Task prompt:
Restate the span of lines that starts with the line containing "const barbecue = new THREE.Group();" and ends with the line containing "obj.matrix_parent_inverse = Matrix.Identity(4)", word for word, including both, with nothing else.

Data excerpt:
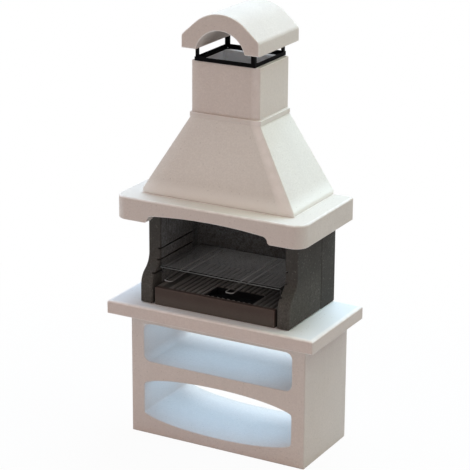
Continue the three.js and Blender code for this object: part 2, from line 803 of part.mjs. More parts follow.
function frameRing() {
  const top = frameZ + angleLeg;
  const outer = box([-frameHalf, frameFrontY, frameZ], [frameHalf, frameBackY, top]);
  const wall = angleThickness;
  const upper = box(
    [wall - frameHalf, frameFrontY + wall, frameZ + wall],
    [frameHalf - wall, frameBackY - wall, top + overrun]);
  const middle = box(
    [angleLeg - frameHalf, frameFrontY + angleLeg, frameZ - overrun],
    [frameHalf - angleLeg, frameBackY - angleLeg, top]);
  const gussets = cornerSigns.map(([, sideX, sideY]) => {
    const [x, y] = frameCorner(sideX, sideY, wall / 2);
    const triangle = outline([[x, y], [x - sideX * gussetLeg, y], [x, y - sideY * gussetLeg]]);
    return raise(triangle, frameZ, wall);
  });
  const holeRadius = anchorRadius + anchorHoleClearance;
  const holes = anchors().map(
    ([x, y]) => uprightCylinder(x, y, holeRadius, frameZ - overrun, top + overrun));
  const ring = joined([cut(outer, [upper, middle]), ...gussets]);
  return piece("cap_frame_ring", cut(ring, holes), blackSteel());
}

function capPost(name, sideX, sideY) {
  const [outerX, outerY] = frameCorner(sideX, sideY, postFoot);
  const inX = -sideX;
  const inY = -sideY;
  const shape = outline([
    [outerX, outerY],
    [outerX + inX * angleLeg, outerY],
    [outerX + inX * angleLeg, outerY + inY * angleThickness],
    [outerX + inX * angleThickness, outerY + inY * angleThickness],
    [outerX + inX * angleThickness, outerY + inY * angleLeg],
    [outerX, outerY + inY * angleLeg],
  ]);
  const bottom = frameZ + postFoot;
  const height = capZ + postSocketDepth - seatGap - bottom;
  return piece(name, raise(shape, bottom, height), blackSteel());
}

function anchorScrew(name, x, y) {
  const headZ = frameZ + postFoot;
  const tipZ = flueTopZ - anchorLength;
  const profile = [
    [0, tipZ], [anchorRadius, tipZ + anchorRadius], [anchorRadius, headZ],
    [anchorHeadRadius, headZ], [anchorHeadRadius, headZ + anchorHeadHeight / 2],
    [anchorHeadRadius / 2, headZ + anchorHeadHeight], [0, headZ + anchorHeadHeight],
  ].map(([radius, z]) => new THREE.Vector2(radius, z));
  const turned = new THREE.LatheGeometry(profile, screwSides).rotateX(Math.PI / 2);
  return piece(name, toSolid(turned.translate(x, y, 0)), zincSteel());
}

// Cap: an arched slab with straight flanks and a round arch below.
function capOutline() {
  const half = capWidth / 2;
  const centreZ = capZ + capCentreHeight;
  const quarter = Math.PI / 2;
  const boreZ = capZ + capBoreCentreHeight;
  const boreAngle = Math.asin(-capBoreCentreHeight / capBoreRadius);
  const flankX = capArcRadius * Math.sin(capFlankAngle);
  const flankZ = centreZ + capArcRadius * Math.cos(capFlankAngle);
  const sideZ = flankZ - (half - flankX) * Math.tan(capFlankAngle);
  const cornerZ = sideZ - capSideCorner;
  const cornerX = half - capSideCorner * Math.cos(capFlankAngle);
  const cornerTopZ = sideZ + capSideCorner * Math.sin(capFlankAngle);
  const shape = new THREE.Shape();
  shape.moveTo(half, capZ);
  shape.lineTo(half, cornerZ);
  shape.quadraticCurveTo(half, sideZ, cornerX, cornerTopZ);
  shape.absarc(0, centreZ, capArcRadius, quarter - capFlankAngle, quarter + capFlankAngle, false);
  shape.lineTo(-cornerX, cornerTopZ);
  shape.quadraticCurveTo(-half, sideZ, -half, cornerZ);
  shape.lineTo(-half, capZ);
  shape.absarc(0, boreZ, capBoreRadius, Math.PI - boreAngle, boreAngle, true);
  return shape;
}

function chimneyCap() {
  const rearY = flueBackY + capEndOverhang;
  const depth = flueBackY - flueFrontY + 2 * capEndOverhang;
  const slab = carryForward(capOutline(), rearY - capEdge, depth - 2 * capEdge, softened(capEdge, 2));
  const sockets = cornerSigns.map(([, sideX, sideY]) => {
    const [nearX, nearY] = frameCorner(sideX, sideY, postFoot - postSocketClearance);
    const [farX, farY] = frameCorner(sideX, sideY, postFoot + angleLeg + postSocketClearance);
    return box(
      [Math.min(nearX, farX), Math.min(nearY, farY), capZ - overrun],
      [Math.max(nearX, farX), Math.max(nearY, farY), capZ + postSocketDepth]);
  });
  return piece("chimney_cap", cut(slab, sockets), paleConcrete());
}

// Grill
const grooveFloorZ = worktopTopZ + lowestGrooveHeight;
const runnerZ = grooveFloorZ + seatGap + runnerRadius;
const grillZ = grooveFloorZ + grillRise;
const grillFrontY = worktopFrontY + grillFrontSetback;
const grillRearY = chamberBackY - grillRearGap;
const sideBarX = grillWidth / 2 - grillBarRadius;
const leftHandleX = leftHandleMargin - grillWidth / 2;
const rightHandleX = grillWidth / 2 - rightHandleMargin;
const handleZ = grillZ - grillBarRadius - handleRadius - seatGap;
const wireZ = grillZ + grillBarRadius + grillWireRadius - weldDepth;

// Front, rear and side bars with the cross wires welded on top of them.
function grillGrid() {
  const endX = grillWidth / 2;
  const bars = [grillFrontY, grillRearY].map(
    (y) => rod([[-endX, y, grillZ], [endX, y, grillZ]], grillBarRadius, 0));
  const sides = [-sideBarX, sideBarX].map(
    (x) => rod([[x, grillFrontY, grillZ], [x, grillRearY, grillZ]], grillBarRadius, 0));
  const room = grillRearY - grillFrontY;
  const count = Math.floor(room / grillWirePitch) - 1;
  const firstY = grillFrontY + (room - (count - 1) * grillWirePitch) / 2;
  const wires = Array.from({ length: count }, (_, index) => {
    const y = firstY + index * grillWirePitch;
    return rod([[-endX, y, wireZ], [endX, y, wireZ]], grillWireRadius, 0, wireSides);
  });
  return piece("grill_grid", joined([...bars, ...sides, ...wires]), bareWire());
}

function grillRunner(name, side) {
  const grooveX = side * (chamberHalf + grooveDepth - runnerSideClearance - runnerRadius);
  const topZ = grillZ - grillBarRadius - seatGap;
  const frontY = grillFrontY + runnerEndInset;
  const rearY = innerLapY - runnerEndInset;
  const corners = [
    [side * sideBarX, frontY, topZ],
    [side * sideBarX, frontY, runnerZ],
    [grooveX, frontY + runnerLead, runnerZ],
    [grooveX, rearY - runnerLead, runnerZ],
    [side * sideBarX, rearY, runnerZ],
    [side * sideBarX, rearY, topZ],
  ];
  return piece(name, rod(corners, runnerRadius, runnerBend), bareWire());
}

function grillHandle(name, centreX) {
  const left = centreX - handleWidth / 2;
  const right = centreX + handleWidth / 2;
  const tipY = mantelFrontY + handleRadius + seatGap;
  const tipZ = handleZ - handleDip;
  const corners = [
    [left, grillRearY, handleZ], [left, grillFrontY, handleZ], [left, tipY, tipZ],
    [right, tipY, tipZ], [right, grillFrontY, handleZ], [right, grillRearY, handleZ],
  ];
  return piece(name, rod(corners, handleRadius, handleBend), bareWire());
}

const barbecue = new THREE.Group();
barbecue.name = "masonry_barbecue";
const masonry = new THREE.Group();
masonry.add(
  baseBlock(), baseBed(), worktopSlab(), fireboxBed(),
  sidePanel("left_side_panel", -1), sidePanel("right_side_panel", 1), rearWall(),
  hearthBed(), hearthFascia(), mantelBed("mantel_adhesive_bed_left", -1),
  mantelBed("mantel_adhesive_bed_right", 1), mantel(), hoodBed(), hood(), flueBed(), flue());
const capFrame = new THREE.Group();
capFrame.add(frameRing(), chimneyCap());
cornerSigns.forEach(([corner, sideX, sideY]) => {
  const [x, y] = frameCorner(sideX, sideY, anchorInset);
  capFrame.add(capPost(`cap_post_${corner}`, sideX, sideY), anchorScrew(`anchor_screw_${corner}`, x, y));
});
const grill = new THREE.Group();
grill.add(
  grillGrid(), grillRunner("grill_runner_left", -1), grillRunner("grill_runner_right", 1),
  grillHandle("grill_handle_left", leftHandleX), grillHandle("grill_handle_right", rightHandleX));
barbecue.add(masonry, capFrame, ashPan(), grill);

export default barbecue;
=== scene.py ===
# %% [markdown]
# # An outdoor masonry barbecue
#
# The barbecue is a stack of pale concrete castings round a dark refractory firebox. The packed
# model gives every piece its true size and place. This lesson gives the pieces their rounded
# edges, their surfaces and their light.
#
# A casting could be sculpted, or cut out of a block with booleans. Here each one is worked out
# as a grid of points with numpy, because a mould is also made from a few outlines and radii.

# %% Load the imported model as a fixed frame
import math

import bmesh
import bpy
import numpy as np
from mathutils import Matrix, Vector
from mathutils.geometry import tessellate_polygon


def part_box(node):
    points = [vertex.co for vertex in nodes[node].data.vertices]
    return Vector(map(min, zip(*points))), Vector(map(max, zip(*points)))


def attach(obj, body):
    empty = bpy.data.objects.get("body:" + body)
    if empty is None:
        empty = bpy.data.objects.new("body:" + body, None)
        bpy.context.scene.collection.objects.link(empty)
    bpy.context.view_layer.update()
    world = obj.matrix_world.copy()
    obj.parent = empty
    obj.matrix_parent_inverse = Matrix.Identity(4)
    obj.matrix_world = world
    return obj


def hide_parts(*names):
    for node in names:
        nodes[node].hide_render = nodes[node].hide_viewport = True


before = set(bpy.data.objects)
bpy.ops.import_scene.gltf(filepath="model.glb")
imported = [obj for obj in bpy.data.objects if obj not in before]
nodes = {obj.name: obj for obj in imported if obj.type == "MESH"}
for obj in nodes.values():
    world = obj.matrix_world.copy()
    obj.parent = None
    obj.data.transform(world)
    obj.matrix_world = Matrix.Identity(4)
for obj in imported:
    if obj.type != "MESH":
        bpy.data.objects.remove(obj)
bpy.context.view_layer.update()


# %% [markdown]
# ## From a grid of points to a piece
#
# A surface with two parameters is a table of points: the rows follow one parameter and the
# columns the other. Faces join each point to its neighbours. Where the columns run round the
# object, the last column meets the first again, so the surface closes on itself.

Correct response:
const barbecue = new THREE.Group();
barbecue.name = "masonry_barbecue";
const masonry = new THREE.Group();
masonry.add(
  baseBlock(), baseBed(), worktopSlab(), fireboxBed(),
  sidePanel("left_side_panel", -1), sidePanel("right_side_panel", 1), rearWall(),
  hearthBed(), hearthFascia(), mantelBed("mantel_adhesive_bed_left", -1),
  mantelBed("mantel_adhesive_bed_right", 1), mantel(), hoodBed(), hood(), flueBed(), flue());
const capFrame = new THREE.Group();
capFrame.add(frameRing(), chimneyCap());
cornerSigns.forEach(([corner, sideX, sideY]) => {
  const [x, y] = frameCorner(sideX, sideY, anchorInset);
  capFrame.add(capPost(`cap_post_${corner}`, sideX, sideY), anchorScrew(`anchor_screw_${corner}`, x, y));
});
const grill = new THREE.Group();
grill.add(
  grillGrid(), grillRunner("grill_runner_left", -1), grillRunner("grill_runner_right", 1),
  grillHandle("grill_handle_left", leftHandleX), grillHandle("grill_handle_right", rightHandleX));
barbecue.add(masonry, capFrame, ashPan(), grill);

export default barbecue;
=== scene.py ===
# %% [markdown]
# # An outdoor masonry barbecue
#
# The barbecue is a stack of pale concrete castings round a dark refractory firebox. The packed
# model gives every piece its true size and place. This lesson gives the pieces their rounded
# edges, their surfaces and their light.
#
# A casting could be sculpted, or cut out of a block with booleans. Here each one is worked out
# as a grid of points with numpy, because a mould is also made from a few outlines and radii.

# %% Load the imported model as a fixed frame
import math

import bmesh
import bpy
import numpy as np
from mathutils import Matrix, Vector
from mathutils.geometry import tessellate_polygon


def part_box(node):
    points = [vertex.co for vertex in nodes[node].data.vertices]
    return Vector(map(min, zip(*points))), Vector(map(max, zip(*points)))


def attach(obj, body):
    empty = bpy.data.objects.get("body:" + body)
    if empty is None:
        empty = bpy.data.objects.new("body:" + body, None)
        bpy.context.scene.collection.objects.link(empty)
    bpy.context.view_layer.update()
    world = obj.matrix_world.copy()
    obj.parent = empty
    obj.matrix_parent_inverse = Matrix.Identity(4)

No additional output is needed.